PS> somewere i have a photo of the "Hoover" set up ,i<l post it if i can find it .


----------



## pixy (20 Nov 2008)

Hi Frank I have just had a look an the Axminster site they are selling trend pro air shield for £149-99,The mane problem is sanding ,thats where the majority of the dust comes from.I have converted two bench grinders into mop sanders and a third will be converted into a flexy drum unit. My wife has kindly sent to the usa for a pair for my christmas present.I was thinking of mounting them on wooden barers over fine wire mesh you can get it down to a 1/4 of an inch if you drop a piece it doesn't go right through, I would male a funnel shape with ply wood underneath this attached to a industrial vacuum cleaner my son has given me.I have just bought a quick change clamp from hedgner for my axminster it's fantastic, makes blade changing a doddle once you have got used to it.I have turned out quite a few dog portraits but the finer pieces just break of dew I think to the poor quality of the plywood.Mal


----------



## sooty (21 Nov 2008)

Pixy try using baltic ply for your portraits its more solid than ordinary ply 
i.e. it does'nt have any gaps between the layers.
I used to have the same trouble as you till I switched to baltic ply its a little more expensive than ordinary ply about £45.00 for an 8x4 sheet but well worth it.
Phil


----------



## scroller frank (21 Nov 2008)

Hi , Thanks Sooty ,  Thats what i could not think of yestsrday, :roll: 
( i's me age y'now ) Baltic birch plywood , as you say no gaps and no patches ,great stuff .

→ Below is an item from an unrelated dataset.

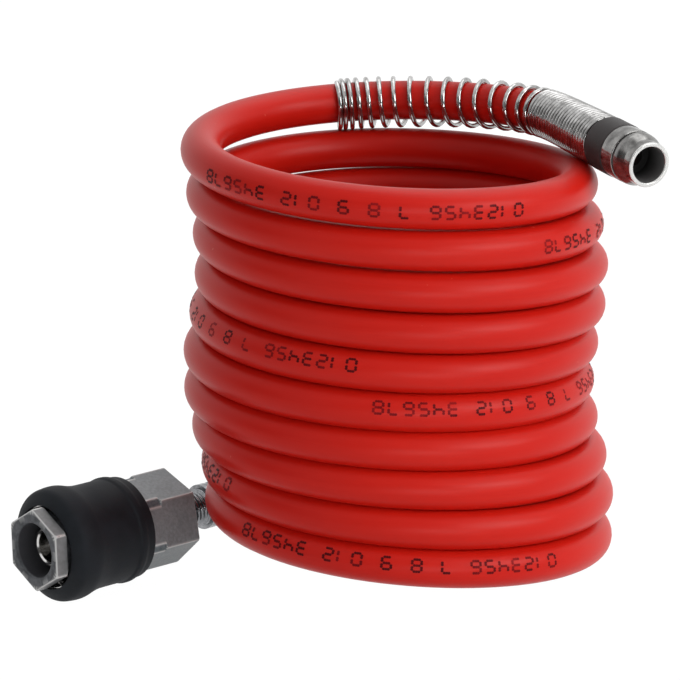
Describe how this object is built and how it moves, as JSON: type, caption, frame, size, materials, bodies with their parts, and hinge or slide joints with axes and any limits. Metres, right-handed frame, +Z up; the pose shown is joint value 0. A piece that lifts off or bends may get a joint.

Pixi . I find the airsheald very good , it fits over my glasses and 
of course they don't steam up, it ain't cheap, ---------- but it works---------
AS for the mop sanders --- i must try and have a go at making one !!!
glad the "quick change " blade holder works ok . i use a delta saw that has very easy blade changing ..
all the best ----Frank-------------


----------



## stevebuk (26 Nov 2008)

scroller frank":2jvwrf5v said:


> Mal ,
> 
> I'm going on the saturday---see you there ?
> I read that you were having trouble with the saw , have you been able to sort it out ???
> ----------Frank-------------



hi frank
any chance of sharing the petrol? i'm off work this weekend, :wink: now there's a coincidence...
give us a ring mate, or i will ring you.


----------



## bobble991 (28 Nov 2008)

Frank,
I have just bought a Delta scrollsaw the f40-561. Which model do you have as the blade change on this one is awful. Are there any quick clamp addons that would fit?

Cheers
Bob


----------



## pixy (28 Nov 2008)

Hi guys I have just used some 1/8" ply bought from a local model shop using a no 3 reverse blade I started to cut with it It was just about imposable to control ,should I have used some thicker scrap material with it.Mal


----------



## scroller frank (29 Nov 2008)

Hi Bob.
Not shure on your model,
in fact can't remember my model no !!!!   but the blade change is so easy , 
it ls a clamp arrangement , and takes only seconds to change a blade ,
sorry , but have only just seen your post , i am away for the weekend , 
not back until tuesday ,
but will try and find a photo to post for you 

Pixi, 
i find that thin ply with a new blade is indeed difficult to control !!
yes , best if you use a backer , either a piece of scrap wood , or thick cardboard and a slow speed 
( scrap wood , ) scrollers dont have "scrap" wood :shock: 


------------------Frank-------------


----------